Johnny Dunne

Personal information
- Native name: Seán Ó Duinn (Irish)
- Nickname: Lovely Johnny Dunne
- Born: 1 December 1903 Bennettsbridge, County Kilkenny, Ireland
- Died: 7 September 1954 (aged 50) Bennettsbridge, County Kilkenny, Ireland
- Occupation: Postman

Sport
- Sport: Hurling
- Position: Full-forward

Clubs
- Years: Club
- Mooncoin Dicksboro

Club titles
- Kilkenny titles: 1

Inter-county
- Years: County
- 1928-1938: Kilkenny

Inter-county titles
- Leinster titles: 3
- All-Irelands: 2
- NHL: 1

= Johnny Dunne =

Irish hurler

Johnny Dunne (1 December 1903 – 7 September 1954) was an Irish hurler who played as a full-forward for the Kilkenny senior team.

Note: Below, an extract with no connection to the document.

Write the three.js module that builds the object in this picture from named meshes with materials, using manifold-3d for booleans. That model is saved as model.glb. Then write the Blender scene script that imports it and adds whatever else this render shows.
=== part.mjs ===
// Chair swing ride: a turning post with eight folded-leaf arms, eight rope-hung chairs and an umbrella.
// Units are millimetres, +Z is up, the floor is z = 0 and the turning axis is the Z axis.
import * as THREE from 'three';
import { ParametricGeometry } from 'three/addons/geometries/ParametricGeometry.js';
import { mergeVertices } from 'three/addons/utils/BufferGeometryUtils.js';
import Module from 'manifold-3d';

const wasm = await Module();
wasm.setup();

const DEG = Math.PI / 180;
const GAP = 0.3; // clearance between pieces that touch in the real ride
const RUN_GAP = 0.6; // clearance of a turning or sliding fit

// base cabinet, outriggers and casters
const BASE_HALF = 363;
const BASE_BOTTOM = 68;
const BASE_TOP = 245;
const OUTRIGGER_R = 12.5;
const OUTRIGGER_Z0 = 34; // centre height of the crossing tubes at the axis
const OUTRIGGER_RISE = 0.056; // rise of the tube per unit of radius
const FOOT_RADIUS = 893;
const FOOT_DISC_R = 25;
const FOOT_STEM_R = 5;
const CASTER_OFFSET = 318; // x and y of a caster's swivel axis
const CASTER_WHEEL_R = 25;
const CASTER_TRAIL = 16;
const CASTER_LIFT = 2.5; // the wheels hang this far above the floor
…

Born in Bennettsbridge, County Kilkenny, Dunne first arrived on the inter-county scene at the age of twenty-three when he first linked up with the Kilkenny senior team. Dunne went on to play a key part for Kilkenny during a successful era for the team, and won two All-Ireland medals, three Leinster medals and one National Hurling League medal. He was an All-Ireland runner-up on one occasion.

As a member of the Leinster inter-provincial team, Dunne won two Railway Cup medals. At club level he won one championship medal with Mooncoin.

Dunne's retirement came following the conclusion of the 1938 championship.